Goal of the exercise:
Find every line in the records below that contains the word "from", and copy each such line.

Records provided:
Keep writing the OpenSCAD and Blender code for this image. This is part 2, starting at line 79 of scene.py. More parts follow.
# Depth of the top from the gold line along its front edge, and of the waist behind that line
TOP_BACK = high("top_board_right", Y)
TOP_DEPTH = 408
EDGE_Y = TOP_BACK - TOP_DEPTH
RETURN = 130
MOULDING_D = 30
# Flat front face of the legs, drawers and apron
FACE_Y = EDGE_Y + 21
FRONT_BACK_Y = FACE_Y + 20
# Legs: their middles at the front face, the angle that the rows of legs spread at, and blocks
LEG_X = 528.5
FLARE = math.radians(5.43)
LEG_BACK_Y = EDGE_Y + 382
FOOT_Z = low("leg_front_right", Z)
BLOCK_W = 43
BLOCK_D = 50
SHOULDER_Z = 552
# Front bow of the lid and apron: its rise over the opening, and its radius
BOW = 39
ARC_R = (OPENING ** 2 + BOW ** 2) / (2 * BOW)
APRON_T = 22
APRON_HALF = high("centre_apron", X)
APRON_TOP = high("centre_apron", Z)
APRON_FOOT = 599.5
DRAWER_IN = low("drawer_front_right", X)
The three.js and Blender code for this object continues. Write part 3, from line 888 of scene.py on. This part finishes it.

Complete response:
# Depth of the top from the gold line along its front edge, and of the waist behind that line
The three.js and Blender code for this object continues. Write part 3, from line 888 of scene.py on. This part finishes it.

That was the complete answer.